● **Exercise instructions**:
Please repeat all of the lines that follow, exactly as written.

● **Data excerpt**:
○ ○ ○ ○ ○ ○ ○

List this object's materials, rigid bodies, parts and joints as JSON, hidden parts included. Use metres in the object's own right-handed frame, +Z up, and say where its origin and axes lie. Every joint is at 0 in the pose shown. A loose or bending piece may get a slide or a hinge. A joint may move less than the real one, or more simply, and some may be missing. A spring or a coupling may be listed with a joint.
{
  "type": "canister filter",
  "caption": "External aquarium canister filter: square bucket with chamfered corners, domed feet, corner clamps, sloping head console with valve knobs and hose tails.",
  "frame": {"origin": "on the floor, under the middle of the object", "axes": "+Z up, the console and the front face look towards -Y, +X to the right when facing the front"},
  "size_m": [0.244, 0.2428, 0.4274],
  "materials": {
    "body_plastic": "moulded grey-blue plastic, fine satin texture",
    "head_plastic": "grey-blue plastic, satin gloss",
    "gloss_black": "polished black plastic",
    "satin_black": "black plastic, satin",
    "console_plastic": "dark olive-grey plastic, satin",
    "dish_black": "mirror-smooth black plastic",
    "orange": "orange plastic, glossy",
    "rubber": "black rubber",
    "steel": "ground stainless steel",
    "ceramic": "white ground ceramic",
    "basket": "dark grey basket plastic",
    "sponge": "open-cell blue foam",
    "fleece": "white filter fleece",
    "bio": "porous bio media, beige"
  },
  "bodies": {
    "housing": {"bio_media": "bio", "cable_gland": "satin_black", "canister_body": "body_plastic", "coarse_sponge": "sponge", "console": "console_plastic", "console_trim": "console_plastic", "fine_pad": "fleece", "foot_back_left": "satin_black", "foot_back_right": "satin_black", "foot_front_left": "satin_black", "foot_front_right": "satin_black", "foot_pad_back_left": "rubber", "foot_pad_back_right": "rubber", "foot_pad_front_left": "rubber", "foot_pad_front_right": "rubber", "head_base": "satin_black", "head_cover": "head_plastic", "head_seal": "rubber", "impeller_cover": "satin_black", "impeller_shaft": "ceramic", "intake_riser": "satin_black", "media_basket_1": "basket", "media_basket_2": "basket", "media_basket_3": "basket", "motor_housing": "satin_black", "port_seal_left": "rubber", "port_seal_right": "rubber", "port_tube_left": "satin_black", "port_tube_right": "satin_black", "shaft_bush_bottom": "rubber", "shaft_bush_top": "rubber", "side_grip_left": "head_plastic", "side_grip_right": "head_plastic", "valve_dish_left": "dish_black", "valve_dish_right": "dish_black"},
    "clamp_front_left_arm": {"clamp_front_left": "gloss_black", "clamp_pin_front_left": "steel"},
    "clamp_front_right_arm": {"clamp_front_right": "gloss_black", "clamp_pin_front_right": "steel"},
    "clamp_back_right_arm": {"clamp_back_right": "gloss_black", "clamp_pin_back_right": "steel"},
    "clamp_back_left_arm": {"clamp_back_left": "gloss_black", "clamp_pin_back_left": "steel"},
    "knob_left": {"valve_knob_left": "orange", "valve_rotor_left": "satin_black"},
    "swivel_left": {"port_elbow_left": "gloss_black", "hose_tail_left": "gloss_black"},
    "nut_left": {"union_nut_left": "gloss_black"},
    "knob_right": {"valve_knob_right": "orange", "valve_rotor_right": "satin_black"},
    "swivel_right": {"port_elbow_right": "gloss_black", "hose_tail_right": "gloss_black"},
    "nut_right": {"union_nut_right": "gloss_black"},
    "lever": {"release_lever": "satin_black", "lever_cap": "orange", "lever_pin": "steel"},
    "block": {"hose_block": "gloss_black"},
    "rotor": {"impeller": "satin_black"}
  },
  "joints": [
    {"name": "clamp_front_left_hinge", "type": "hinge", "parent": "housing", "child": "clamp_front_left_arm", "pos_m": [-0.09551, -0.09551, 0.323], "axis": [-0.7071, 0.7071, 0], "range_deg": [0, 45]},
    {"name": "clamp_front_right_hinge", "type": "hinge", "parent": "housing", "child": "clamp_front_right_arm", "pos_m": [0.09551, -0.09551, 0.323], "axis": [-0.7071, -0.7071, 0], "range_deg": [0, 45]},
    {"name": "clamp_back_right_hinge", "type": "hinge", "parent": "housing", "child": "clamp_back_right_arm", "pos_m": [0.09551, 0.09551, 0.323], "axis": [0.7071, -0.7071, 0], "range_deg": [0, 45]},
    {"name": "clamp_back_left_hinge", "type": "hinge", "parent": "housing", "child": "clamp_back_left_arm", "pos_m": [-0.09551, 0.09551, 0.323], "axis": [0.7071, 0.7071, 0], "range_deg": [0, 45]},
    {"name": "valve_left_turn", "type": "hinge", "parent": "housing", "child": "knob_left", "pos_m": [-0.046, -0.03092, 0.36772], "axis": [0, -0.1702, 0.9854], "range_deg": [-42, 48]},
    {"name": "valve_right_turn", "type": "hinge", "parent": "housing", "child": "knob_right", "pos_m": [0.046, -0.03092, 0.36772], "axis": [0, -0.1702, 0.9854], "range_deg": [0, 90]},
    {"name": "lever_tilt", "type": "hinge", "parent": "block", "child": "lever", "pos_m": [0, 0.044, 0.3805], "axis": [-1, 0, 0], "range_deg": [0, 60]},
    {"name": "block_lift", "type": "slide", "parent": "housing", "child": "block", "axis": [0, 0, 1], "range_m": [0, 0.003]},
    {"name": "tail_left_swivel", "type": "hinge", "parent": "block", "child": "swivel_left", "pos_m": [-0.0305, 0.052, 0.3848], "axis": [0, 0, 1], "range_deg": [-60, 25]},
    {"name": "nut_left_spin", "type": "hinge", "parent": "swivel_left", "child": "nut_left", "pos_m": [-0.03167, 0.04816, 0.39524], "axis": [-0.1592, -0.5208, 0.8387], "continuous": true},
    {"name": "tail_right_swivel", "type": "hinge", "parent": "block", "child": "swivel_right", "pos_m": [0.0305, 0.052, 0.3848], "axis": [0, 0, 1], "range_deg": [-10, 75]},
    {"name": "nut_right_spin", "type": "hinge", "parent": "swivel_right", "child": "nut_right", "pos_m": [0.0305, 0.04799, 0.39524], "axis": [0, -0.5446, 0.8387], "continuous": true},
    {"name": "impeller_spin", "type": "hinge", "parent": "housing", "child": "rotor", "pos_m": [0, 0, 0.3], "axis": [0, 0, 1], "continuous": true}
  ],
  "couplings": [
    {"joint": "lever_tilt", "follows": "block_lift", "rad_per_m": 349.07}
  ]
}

○ ○ ○ ○ ○ ○ ○

● **Solution**:
List this object's materials, rigid bodies, parts and joints as JSON, hidden parts included. Use metres in the object's own right-handed frame, +Z up, and say where its origin and axes lie. Every joint is at 0 in the pose shown. A loose or bending piece may get a slide or a hinge. A joint may move less than the real one, or more simply, and some may be missing. A spring or a coupling may be listed with a joint.
{
  "type": "canister filter",
  "caption": "External aquarium canister filter: square bucket with chamfered corners, domed feet, corner clamps, sloping head console with valve knobs and hose tails.",
  "frame": {"origin": "on the floor, under the middle of the object", "axes": "+Z up, the console and the front face look towards -Y, +X to the right when facing the front"},
  "size_m": [0.244, 0.2428, 0.4274],
  "materials": {
    "body_plastic": "moulded grey-blue plastic, fine satin texture",
    "head_plastic": "grey-blue plastic, satin gloss",
    "gloss_black": "polished black plastic",
    "satin_black": "black plastic, satin",
    "console_plastic": "dark olive-grey plastic, satin",
    "dish_black": "mirror-smooth black plastic",
    "orange": "orange plastic, glossy",
    "rubber": "black rubber",
    "steel": "ground stainless steel",
    "ceramic": "white ground ceramic",
    "basket": "dark grey basket plastic",
    "sponge": "open-cell blue foam",
    "fleece": "white filter fleece",
    "bio": "porous bio media, beige"
  },
  "bodies": {
    "housing": {"bio_media": "bio", "cable_gland": "satin_black", "canister_body": "body_plastic", "coarse_sponge": "sponge", "console": "console_plastic", "console_trim": "console_plastic", "fine_pad": "fleece", "foot_back_left": "satin_black", "foot_back_right": "satin_black", "foot_front_left": "satin_black", "foot_front_right": "satin_black", "foot_pad_back_left": "rubber", "foot_pad_back_right": "rubber", "foot_pad_front_left": "rubber", "foot_pad_front_right": "rubber", "head_base": "satin_black", "head_cover": "head_plastic", "head_seal": "rubber", "impeller_cover": "satin_black", "impeller_shaft": "ceramic", "intake_riser": "satin_black", "media_basket_1": "basket", "media_basket_2": "basket", "media_basket_3": "basket", "motor_housing": "satin_black", "port_seal_left": "rubber", "port_seal_right": "rubber", "port_tube_left": "satin_black", "port_tube_right": "satin_black", "shaft_bush_bottom": "rubber", "shaft_bush_top": "rubber", "side_grip_left": "head_plastic", "side_grip_right": "head_plastic", "valve_dish_left": "dish_black", "valve_dish_right": "dish_black"},
    "clamp_front_left_arm": {"clamp_front_left": "gloss_black", "clamp_pin_front_left": "steel"},
    "clamp_front_right_arm": {"clamp_front_right": "gloss_black", "clamp_pin_front_right": "steel"},
    "clamp_back_right_arm": {"clamp_back_right": "gloss_black", "clamp_pin_back_right": "steel"},
    "clamp_back_left_arm": {"clamp_back_left": "gloss_black", "clamp_pin_back_left": "steel"},
    "knob_left": {"valve_knob_left": "orange", "valve_rotor_left": "satin_black"},
    "swivel_left": {"port_elbow_left": "gloss_black", "hose_tail_left": "gloss_black"},
    "nut_left": {"union_nut_left": "gloss_black"},
    "knob_right": {"valve_knob_right": "orange", "valve_rotor_right": "satin_black"},
    "swivel_right": {"port_elbow_right": "gloss_black", "hose_tail_right": "gloss_black"},
    "nut_right": {"union_nut_right": "gloss_black"},
    "lever": {"release_lever": "satin_black", "lever_cap": "orange", "lever_pin": "steel"},
    "block": {"hose_block": "gloss_black"},
    "rotor": {"impeller": "satin_black"}
  },
  "joints": [
    {"name": "clamp_front_left_hinge", "type": "hinge", "parent": "housing", "child": "clamp_front_left_arm", "pos_m": [-0.09551, -0.09551, 0.323], "axis": [-0.7071, 0.7071, 0], "range_deg": [0, 45]},
    {"name": "clamp_front_right_hinge", "type": "hinge", "parent": "housing", "child": "clamp_front_right_arm", "pos_m": [0.09551, -0.09551, 0.323], "axis": [-0.7071, -0.7071, 0], "range_deg": [0, 45]},
    {"name": "clamp_back_right_hinge", "type": "hinge", "parent": "housing", "child": "clamp_back_right_arm", "pos_m": [0.09551, 0.09551, 0.323], "axis": [0.7071, -0.7071, 0], "range_deg": [0, 45]},
    {"name": "clamp_back_left_hinge", "type": "hinge", "parent": "housing", "child": "clamp_back_left_arm", "pos_m": [-0.09551, 0.09551, 0.323], "axis": [0.7071, 0.7071, 0], "range_deg": [0, 45]},
    {"name": "valve_left_turn", "type": "hinge", "parent": "housing", "child": "knob_left", "pos_m": [-0.046, -0.03092, 0.36772], "axis": [0, -0.1702, 0.9854], "range_deg": [-42, 48]},
    {"name": "valve_right_turn", "type": "hinge", "parent": "housing", "child": "knob_right", "pos_m": [0.046, -0.03092, 0.36772], "axis": [0, -0.1702, 0.9854], "range_deg": [0, 90]},
    {"name": "lever_tilt", "type": "hinge", "parent": "block", "child": "lever", "pos_m": [0, 0.044, 0.3805], "axis": [-1, 0, 0], "range_deg": [0, 60]},
    {"name": "block_lift", "type": "slide", "parent": "housing", "child": "block", "axis": [0, 0, 1], "range_m": [0, 0.003]},
    {"name": "tail_left_swivel", "type": "hinge", "parent": "block", "child": "swivel_left", "pos_m": [-0.0305, 0.052, 0.3848], "axis": [0, 0, 1], "range_deg": [-60, 25]},
    {"name": "nut_left_spin", "type": "hinge", "parent": "swivel_left", "child": "nut_left", "pos_m": [-0.03167, 0.04816, 0.39524], "axis": [-0.1592, -0.5208, 0.8387], "continuous": true},
    {"name": "tail_right_swivel", "type": "hinge", "parent": "block", "child": "swivel_right", "pos_m": [0.0305, 0.052, 0.3848], "axis": [0, 0, 1], "range_deg": [-10, 75]},
    {"name": "nut_right_spin", "type": "hinge", "parent": "swivel_right", "child": "nut_right", "pos_m": [0.0305, 0.04799, 0.39524], "axis": [0, -0.5446, 0.8387], "continuous": true},
    {"name": "impeller_spin", "type": "hinge", "parent": "housing", "child": "rotor", "pos_m": [0, 0, 0.3], "axis": [0, 0, 1], "continuous": true}
  ],
  "couplings": [
    {"joint": "lever_tilt", "follows": "block_lift", "rad_per_m": 349.07}
  ]
}